Your instructions: Work through the data below line by line and say how many lines hold "object"; give only the number.

Provided material:
......
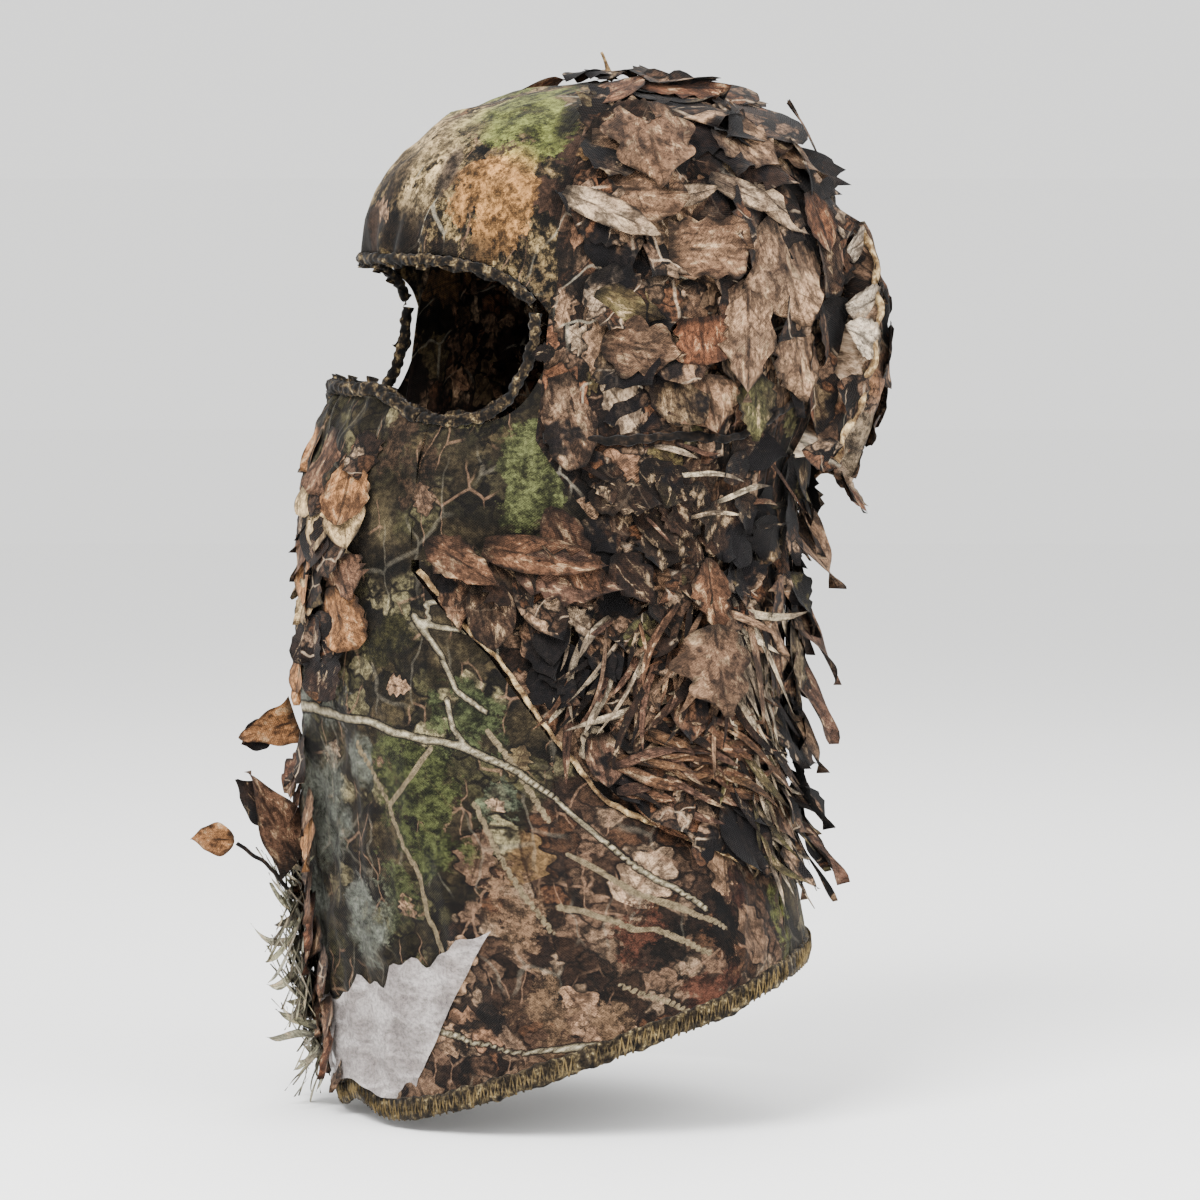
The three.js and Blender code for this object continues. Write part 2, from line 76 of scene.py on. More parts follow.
CROWN_SEAM = 58.5  # degrees round the head, as are the five below
BACK_SEAM = 156
VEIL_EDGE = 34
BIB_EDGE = 62
CAPE_SEAM = 120
HALF_EYE = 55
SIDES = ((1, "left"), (-1, "right"))
BEHIND = (CAPE_SEAM, 360 - CAPE_SEAM)  # the part of the cape and skirt behind the head
COARSE = 1

PANELS = [n for n in NODES if "panel" in n or n in ("face_veil", "chin_fold")]


def panel_tree():
    """All the CAD's cloth panels, ready for measuring."""
    points, faces = [], []
    for name in PANELS:
        mesh = NODES[name].data
        first = len(points)
        points += [v.co.copy() for v in mesh.vertices]
        faces += [[first + k for k in p.vertices] for p in mesh.polygons]
    return BVHTree.FromPolygons(points, faces)


LEVEL_STEP = 0.006
LEVELS = np.arange(HEM_FOOT + HEM_DEPTH + 0.004, BROW_LINE + 2 * LEVEL_STEP, LEVEL_STEP)


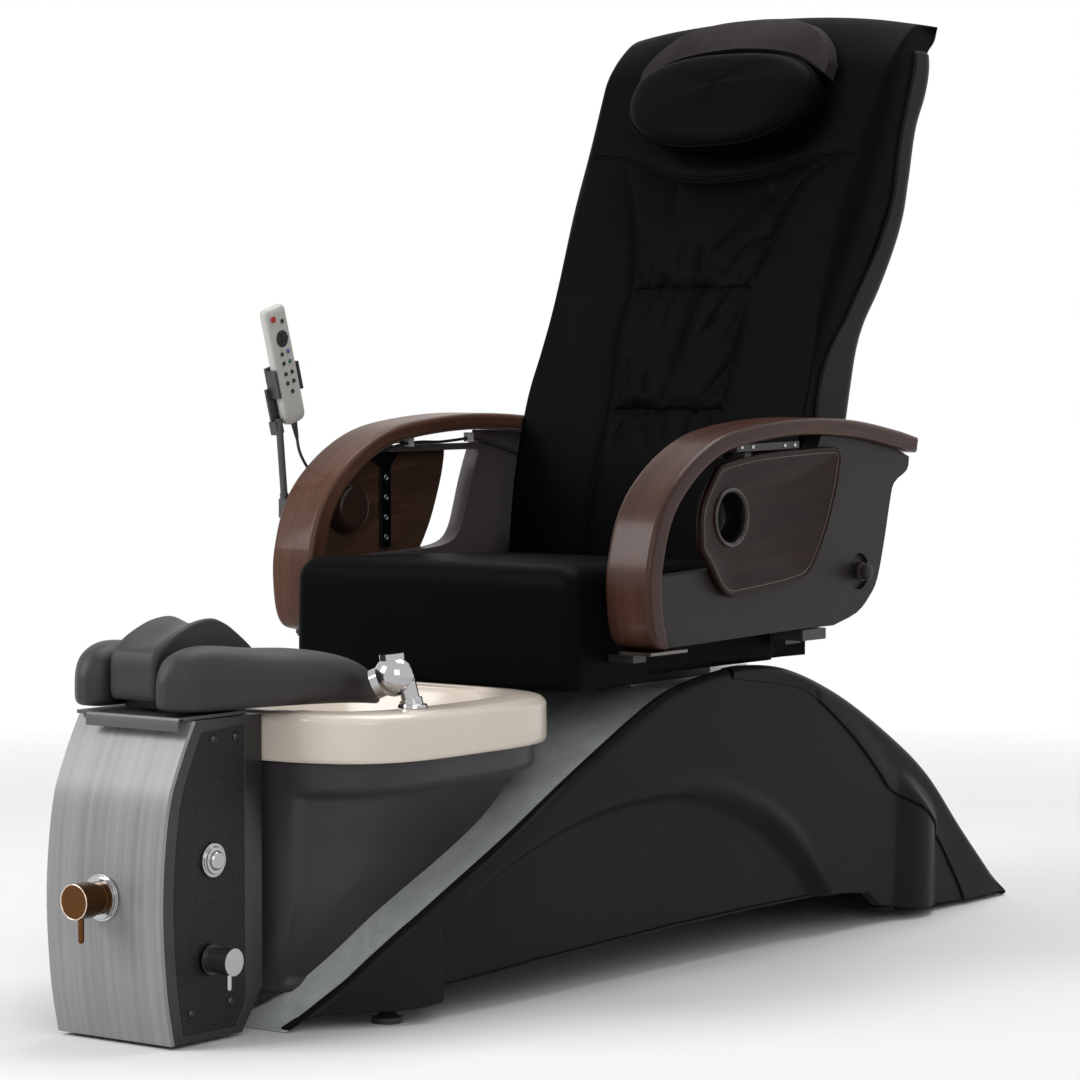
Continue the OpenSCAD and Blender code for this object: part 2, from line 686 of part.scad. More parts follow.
......
Full output: 2